WHAT IS EXPECTED:
Starting with the line that contains "0.0, 1.0]), 12)" and stopping after the line that contains "if empty is", output every line exactly as it stands.
## START PROVIDED DATA
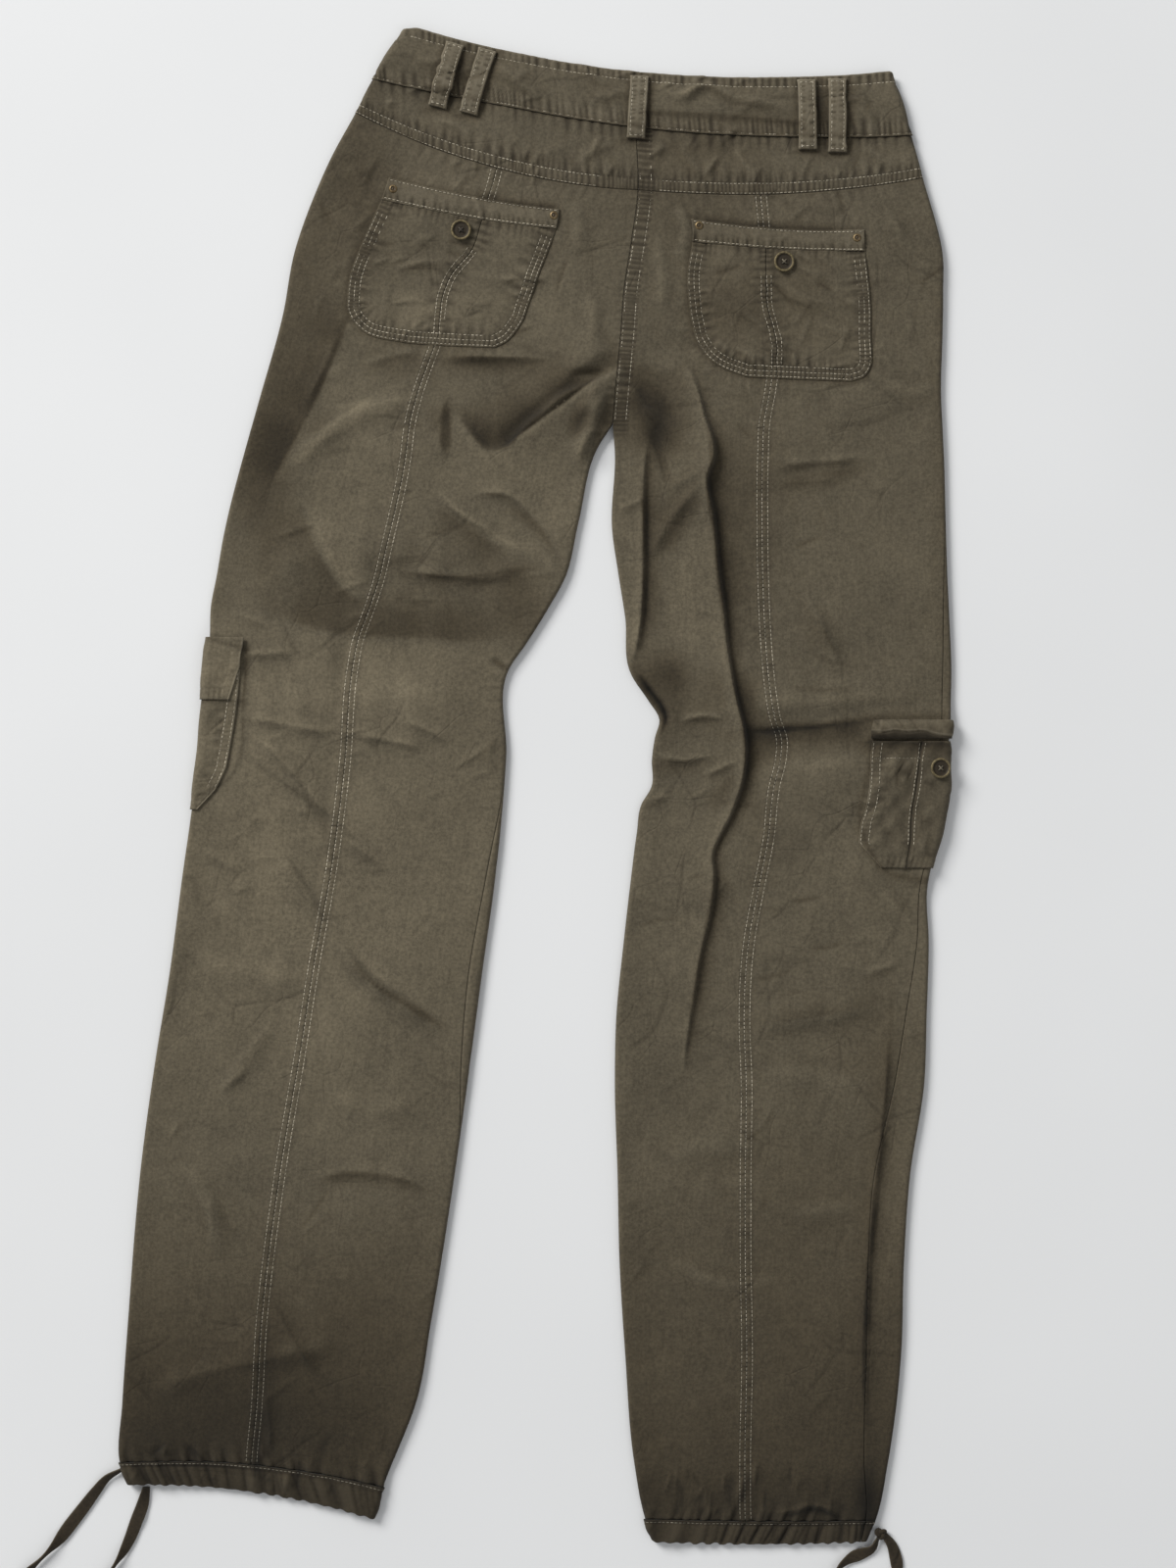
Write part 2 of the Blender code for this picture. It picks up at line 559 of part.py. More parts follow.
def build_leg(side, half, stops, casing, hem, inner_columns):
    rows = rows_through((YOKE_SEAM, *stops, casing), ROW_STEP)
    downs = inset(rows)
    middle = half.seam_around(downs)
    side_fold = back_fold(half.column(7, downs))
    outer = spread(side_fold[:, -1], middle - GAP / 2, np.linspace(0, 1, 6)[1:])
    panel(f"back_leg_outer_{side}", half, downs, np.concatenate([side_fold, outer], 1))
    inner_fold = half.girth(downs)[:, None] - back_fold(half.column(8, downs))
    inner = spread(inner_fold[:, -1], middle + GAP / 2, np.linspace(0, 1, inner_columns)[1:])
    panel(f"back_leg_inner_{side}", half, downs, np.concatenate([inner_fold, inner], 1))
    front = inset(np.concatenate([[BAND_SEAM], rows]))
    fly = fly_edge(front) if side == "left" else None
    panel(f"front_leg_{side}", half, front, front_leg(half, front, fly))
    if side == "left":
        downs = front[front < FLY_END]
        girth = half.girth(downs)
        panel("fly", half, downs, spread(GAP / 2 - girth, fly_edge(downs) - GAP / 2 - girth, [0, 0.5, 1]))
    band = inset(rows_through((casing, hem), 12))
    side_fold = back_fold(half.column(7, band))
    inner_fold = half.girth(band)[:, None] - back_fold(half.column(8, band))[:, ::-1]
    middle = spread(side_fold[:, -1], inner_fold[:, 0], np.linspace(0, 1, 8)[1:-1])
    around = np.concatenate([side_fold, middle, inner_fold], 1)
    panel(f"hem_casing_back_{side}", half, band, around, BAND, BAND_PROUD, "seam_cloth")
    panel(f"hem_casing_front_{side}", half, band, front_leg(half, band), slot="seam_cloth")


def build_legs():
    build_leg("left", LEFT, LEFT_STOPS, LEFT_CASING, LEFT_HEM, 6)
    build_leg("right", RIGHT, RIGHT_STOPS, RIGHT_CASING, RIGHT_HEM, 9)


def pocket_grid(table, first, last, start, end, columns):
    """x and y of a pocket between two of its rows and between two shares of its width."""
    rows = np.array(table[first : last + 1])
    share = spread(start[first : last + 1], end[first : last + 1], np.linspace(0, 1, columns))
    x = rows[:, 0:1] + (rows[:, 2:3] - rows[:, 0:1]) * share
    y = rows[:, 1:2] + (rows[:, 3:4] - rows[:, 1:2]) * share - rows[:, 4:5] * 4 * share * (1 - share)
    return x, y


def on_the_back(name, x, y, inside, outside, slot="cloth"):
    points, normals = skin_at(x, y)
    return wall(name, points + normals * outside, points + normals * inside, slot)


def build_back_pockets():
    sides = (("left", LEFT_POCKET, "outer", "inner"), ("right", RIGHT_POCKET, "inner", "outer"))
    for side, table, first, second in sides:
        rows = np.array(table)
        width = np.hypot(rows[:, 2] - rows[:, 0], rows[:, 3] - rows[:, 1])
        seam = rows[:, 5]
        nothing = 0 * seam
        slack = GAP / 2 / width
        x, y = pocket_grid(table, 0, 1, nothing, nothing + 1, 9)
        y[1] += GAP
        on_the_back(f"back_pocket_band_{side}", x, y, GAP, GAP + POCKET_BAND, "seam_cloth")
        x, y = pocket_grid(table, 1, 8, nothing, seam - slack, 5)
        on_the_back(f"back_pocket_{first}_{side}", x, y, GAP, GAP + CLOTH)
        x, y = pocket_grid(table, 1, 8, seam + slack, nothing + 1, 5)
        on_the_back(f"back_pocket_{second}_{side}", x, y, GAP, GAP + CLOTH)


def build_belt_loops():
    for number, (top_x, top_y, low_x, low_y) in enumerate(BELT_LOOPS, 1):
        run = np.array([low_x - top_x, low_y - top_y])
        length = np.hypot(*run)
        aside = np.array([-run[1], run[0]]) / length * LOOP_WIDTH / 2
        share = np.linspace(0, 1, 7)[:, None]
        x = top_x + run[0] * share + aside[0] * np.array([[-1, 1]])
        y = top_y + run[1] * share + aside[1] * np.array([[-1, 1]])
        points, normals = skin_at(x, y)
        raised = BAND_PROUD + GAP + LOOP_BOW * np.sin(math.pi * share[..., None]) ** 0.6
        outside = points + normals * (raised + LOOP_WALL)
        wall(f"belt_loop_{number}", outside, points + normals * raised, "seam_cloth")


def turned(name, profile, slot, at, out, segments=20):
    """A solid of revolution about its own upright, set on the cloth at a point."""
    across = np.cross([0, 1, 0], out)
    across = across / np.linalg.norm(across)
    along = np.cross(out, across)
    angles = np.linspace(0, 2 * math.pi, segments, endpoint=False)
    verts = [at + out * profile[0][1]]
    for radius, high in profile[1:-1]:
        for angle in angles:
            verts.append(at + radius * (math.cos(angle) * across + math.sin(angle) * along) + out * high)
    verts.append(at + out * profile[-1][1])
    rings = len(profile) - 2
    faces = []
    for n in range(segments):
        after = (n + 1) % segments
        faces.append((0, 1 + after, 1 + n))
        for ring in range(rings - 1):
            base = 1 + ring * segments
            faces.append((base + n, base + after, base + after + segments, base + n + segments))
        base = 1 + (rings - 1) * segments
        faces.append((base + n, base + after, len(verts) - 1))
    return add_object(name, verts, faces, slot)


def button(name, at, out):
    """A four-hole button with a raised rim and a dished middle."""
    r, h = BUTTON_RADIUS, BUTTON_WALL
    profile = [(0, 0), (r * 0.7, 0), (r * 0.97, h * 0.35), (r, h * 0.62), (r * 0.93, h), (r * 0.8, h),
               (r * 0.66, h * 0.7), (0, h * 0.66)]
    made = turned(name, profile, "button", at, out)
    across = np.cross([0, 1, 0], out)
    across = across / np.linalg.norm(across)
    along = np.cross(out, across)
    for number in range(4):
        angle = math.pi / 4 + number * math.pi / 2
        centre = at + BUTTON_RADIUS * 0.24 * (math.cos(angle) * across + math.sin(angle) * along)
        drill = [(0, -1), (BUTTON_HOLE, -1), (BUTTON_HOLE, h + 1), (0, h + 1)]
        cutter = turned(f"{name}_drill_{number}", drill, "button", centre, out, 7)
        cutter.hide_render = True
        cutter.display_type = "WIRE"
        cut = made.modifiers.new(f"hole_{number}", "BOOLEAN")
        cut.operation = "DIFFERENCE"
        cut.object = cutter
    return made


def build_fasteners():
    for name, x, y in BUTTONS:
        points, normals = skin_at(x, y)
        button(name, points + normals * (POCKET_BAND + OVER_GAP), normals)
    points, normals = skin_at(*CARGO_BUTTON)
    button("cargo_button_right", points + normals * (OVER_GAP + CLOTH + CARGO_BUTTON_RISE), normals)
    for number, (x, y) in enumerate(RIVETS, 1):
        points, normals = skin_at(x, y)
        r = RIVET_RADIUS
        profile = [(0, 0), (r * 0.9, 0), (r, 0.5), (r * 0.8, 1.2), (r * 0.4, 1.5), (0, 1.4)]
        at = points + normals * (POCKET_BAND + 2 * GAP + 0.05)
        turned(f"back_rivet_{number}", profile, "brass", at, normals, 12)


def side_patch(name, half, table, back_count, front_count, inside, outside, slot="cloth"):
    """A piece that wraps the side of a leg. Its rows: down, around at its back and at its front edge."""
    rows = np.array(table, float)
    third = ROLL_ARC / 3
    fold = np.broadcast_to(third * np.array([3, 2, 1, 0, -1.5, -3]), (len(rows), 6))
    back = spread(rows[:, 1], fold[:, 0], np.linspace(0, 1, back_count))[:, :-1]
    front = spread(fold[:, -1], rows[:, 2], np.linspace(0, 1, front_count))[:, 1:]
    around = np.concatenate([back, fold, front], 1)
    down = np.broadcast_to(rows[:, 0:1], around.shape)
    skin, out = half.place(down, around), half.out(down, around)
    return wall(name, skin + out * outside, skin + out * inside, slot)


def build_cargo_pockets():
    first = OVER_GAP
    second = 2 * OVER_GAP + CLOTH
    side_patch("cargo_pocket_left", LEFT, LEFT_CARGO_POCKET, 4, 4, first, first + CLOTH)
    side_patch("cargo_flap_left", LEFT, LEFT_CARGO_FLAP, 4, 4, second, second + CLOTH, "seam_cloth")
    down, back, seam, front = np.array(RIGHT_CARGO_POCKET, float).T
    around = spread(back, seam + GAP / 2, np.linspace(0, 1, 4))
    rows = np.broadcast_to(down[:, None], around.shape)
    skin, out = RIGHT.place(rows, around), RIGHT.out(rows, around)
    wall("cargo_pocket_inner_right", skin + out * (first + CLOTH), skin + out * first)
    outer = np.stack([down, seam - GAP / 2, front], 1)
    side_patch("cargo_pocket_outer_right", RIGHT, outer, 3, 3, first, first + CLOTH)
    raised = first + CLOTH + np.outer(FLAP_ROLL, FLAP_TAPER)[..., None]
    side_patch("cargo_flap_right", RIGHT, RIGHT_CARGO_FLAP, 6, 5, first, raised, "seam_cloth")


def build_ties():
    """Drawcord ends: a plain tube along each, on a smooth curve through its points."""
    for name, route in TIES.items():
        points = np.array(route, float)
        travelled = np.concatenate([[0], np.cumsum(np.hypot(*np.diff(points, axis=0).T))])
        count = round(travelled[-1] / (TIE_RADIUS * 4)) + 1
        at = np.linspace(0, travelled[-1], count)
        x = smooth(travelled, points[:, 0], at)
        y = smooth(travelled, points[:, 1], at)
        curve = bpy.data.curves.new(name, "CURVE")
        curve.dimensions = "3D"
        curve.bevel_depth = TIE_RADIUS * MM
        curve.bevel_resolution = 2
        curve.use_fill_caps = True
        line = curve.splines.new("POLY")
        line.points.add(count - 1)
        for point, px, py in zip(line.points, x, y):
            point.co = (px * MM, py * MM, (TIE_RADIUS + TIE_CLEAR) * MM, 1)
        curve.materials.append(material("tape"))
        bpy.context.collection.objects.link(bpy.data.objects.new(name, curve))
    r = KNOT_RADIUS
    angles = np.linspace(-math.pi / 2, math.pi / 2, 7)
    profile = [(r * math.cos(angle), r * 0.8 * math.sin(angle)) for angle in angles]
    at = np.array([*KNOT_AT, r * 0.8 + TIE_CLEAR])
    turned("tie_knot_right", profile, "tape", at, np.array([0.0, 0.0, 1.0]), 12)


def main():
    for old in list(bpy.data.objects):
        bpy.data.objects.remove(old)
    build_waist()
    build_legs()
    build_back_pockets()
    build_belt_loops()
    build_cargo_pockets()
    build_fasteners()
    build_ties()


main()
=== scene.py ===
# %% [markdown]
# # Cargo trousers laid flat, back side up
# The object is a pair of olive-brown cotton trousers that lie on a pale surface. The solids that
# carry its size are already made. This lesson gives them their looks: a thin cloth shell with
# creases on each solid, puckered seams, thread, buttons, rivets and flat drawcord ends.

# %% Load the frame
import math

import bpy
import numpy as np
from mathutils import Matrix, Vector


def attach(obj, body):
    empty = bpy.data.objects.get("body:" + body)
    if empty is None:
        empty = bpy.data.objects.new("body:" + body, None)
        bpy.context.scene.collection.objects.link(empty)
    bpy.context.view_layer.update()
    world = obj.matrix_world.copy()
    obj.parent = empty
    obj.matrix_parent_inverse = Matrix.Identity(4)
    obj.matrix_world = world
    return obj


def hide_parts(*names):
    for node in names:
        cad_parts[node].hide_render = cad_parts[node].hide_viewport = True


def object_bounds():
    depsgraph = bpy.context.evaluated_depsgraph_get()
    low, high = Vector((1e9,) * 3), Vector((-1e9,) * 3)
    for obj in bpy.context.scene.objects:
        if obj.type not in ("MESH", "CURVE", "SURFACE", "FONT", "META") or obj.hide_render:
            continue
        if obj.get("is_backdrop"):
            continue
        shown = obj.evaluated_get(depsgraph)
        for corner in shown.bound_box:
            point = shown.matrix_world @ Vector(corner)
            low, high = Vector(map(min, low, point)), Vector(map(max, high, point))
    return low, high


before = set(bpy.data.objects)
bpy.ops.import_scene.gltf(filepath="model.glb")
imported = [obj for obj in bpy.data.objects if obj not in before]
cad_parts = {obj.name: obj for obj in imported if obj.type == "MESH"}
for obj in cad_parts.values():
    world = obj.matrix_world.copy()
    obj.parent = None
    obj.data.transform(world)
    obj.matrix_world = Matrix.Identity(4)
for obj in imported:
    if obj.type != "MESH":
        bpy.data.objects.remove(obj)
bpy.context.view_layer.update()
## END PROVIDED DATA
TASK OUTPUT:
    turned("tie_knot_right", profile, "tape", at, np.array([0.0, 0.0, 1.0]), 12)


def main():
    for old in list(bpy.data.objects):
        bpy.data.objects.remove(old)
    build_waist()
    build_legs()
    build_back_pockets()
    build_belt_loops()
    build_cargo_pockets()
    build_fasteners()
    build_ties()


main()
=== scene.py ===
# %% [markdown]
# # Cargo trousers laid flat, back side up
# The object is a pair of olive-brown cotton trousers that lie on a pale surface. The solids that
# carry its size are already made. This lesson gives them their looks: a thin cloth shell with
# creases on each solid, puckered seams, thread, buttons, rivets and flat drawcord ends.

# %% Load the frame
import math

import bpy
import numpy as np
from mathutils import Matrix, Vector


def attach(obj, body):
    empty = bpy.data.objects.get("body:" + body)
    if empty is None:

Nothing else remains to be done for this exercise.